Keep the model and the data on the same device.
Inference becomes faster, and data stays local by default unless you explicitly choose to use the cloud.

Foundry Local

Foundry Local is the engine that powers this experience. Think of it as local AI runtime - fast, private, and easy to integrate into an app.

Why Adopt On‑Device AI?

Faster, more responsive apps: Local inference often reduces perceived latency and improves user experience.
Privacy‑first by design: Keep sensitive data on the device; avoid cloud round trips unless the user opts in.
Offline capability: An app can provide AI features even without a network connection.
Cost control: Reduce cloud compute and data costs for common, high‑volume tasks.

This approach is especially useful in regulated industries, field‑work tools, and any app where users expect quick, on‑device responses.

Hybrid Pattern for Real Apps

On-device AI doesn’t replace the cloud, it complements it. Here’s how:

Standalone On‑Device: Quick, private actions like document summarization, local search, and offline assistants.
Cloud‑Enhanced (Optional): Large-context models, up-to-date knowledge, or heavy multimodal workloads.

Design an app to keep data local by default and surface cloud options transparently with user consent and clear disclosures.

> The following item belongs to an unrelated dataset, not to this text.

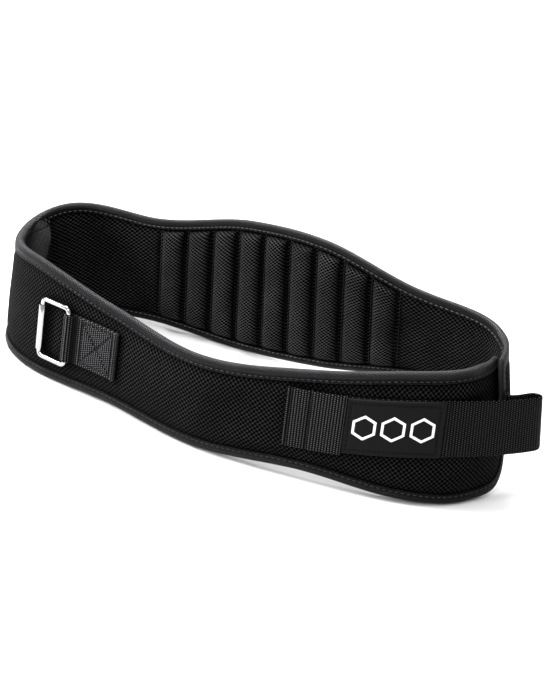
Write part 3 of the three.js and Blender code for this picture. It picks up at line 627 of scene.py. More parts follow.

Windows AI Foundry supports hybrid workflows:

Use Foundry Local for real-time inference.
Sync with Azure AI services for model updates, telemetry, and advanced analytics.
Implement fallback strategies for resource-intensive scenarios.

Application Workflow

Application Workflow: On‑Device AI with Windows AI Foundry and Cloud Integration as Hybrid Path

Code Example

1. Only On-Device: Tries Foundry Local first, falls back to ONNX

if foundry_runtime.check_foundry_available():
    # Use on-device Foundry Local models
    try:
        answer = foundry_runtime.run_inference(question, context)
        return answer, source="Foundry Local (On-Device)"
    except Exception as e:
        logger.warning(f"Foundry failed: {e}, trying ONNX...")

if onnx_model.is_loaded():
    # Fallback to local BERT ONNX model
    try:
        answer = bert_model.get_answer(question, context)
        return answer, source="BERT ONNX (On-Device)"
    except Exception as e:
        logger.warning(f"ONNX failed: {e}")

return "Error: No local AI available"

2. Hybrid approach: On-device first, cloud as last resort

def get_answer(question, context):
    """
    Priority order:
    1. Foundry Local (best: advanced + private)
    2. ONNX Runtime (good: fast + private)
    3. Cloud API (fallback: requires internet, less private)
    # in case of Hybrid approach, based on real-time scenario
    """
    
    if foundry_runtime.check_foundry_available():
        # Use on-device Foundry Local models
        try:
            answer = foundry_runtime.run_inference(question, context)
            return answer, source="Foundry Local (On-Device)"
        except Exception as e:
            logger.warning(f"Foundry failed: {e}, trying ONNX...")
    
    if onnx_model.is_loaded():
        # Fallback to local BERT ONNX model
        try:
            answer = bert_model.get_answer(question, context)
            return answer, source="BERT ONNX (On-Device)"
        except Exception as e:
            logger.warning(f"ONNX failed: {e}, trying cloud...")
    
    # Last resort: Cloud API (requires internet)
    if network_available():
        try:
            import requests
            response = requests.post(
                '{BASE_URL_AI_CHAT_COMPLETION}',
                headers={'Authorization': f'Bearer {API_KEY}'},
                json={
                    'model': '{MODEL_NAME}',
                    'messages': [{
                        'role': 'user',
                        'content': f'Context: {context}\n\nQuestion: {question}'
                    }]
                },
                timeout=10
            )
            answer = response.json()['choices'][0]['message']['content']
            return answer, source="Cloud API (Online)"
        except Exception as e:
            return "Error: No AI runtime available", source="Failed"
    else:
        return "Error: No internet and no local AI available", source="Offline"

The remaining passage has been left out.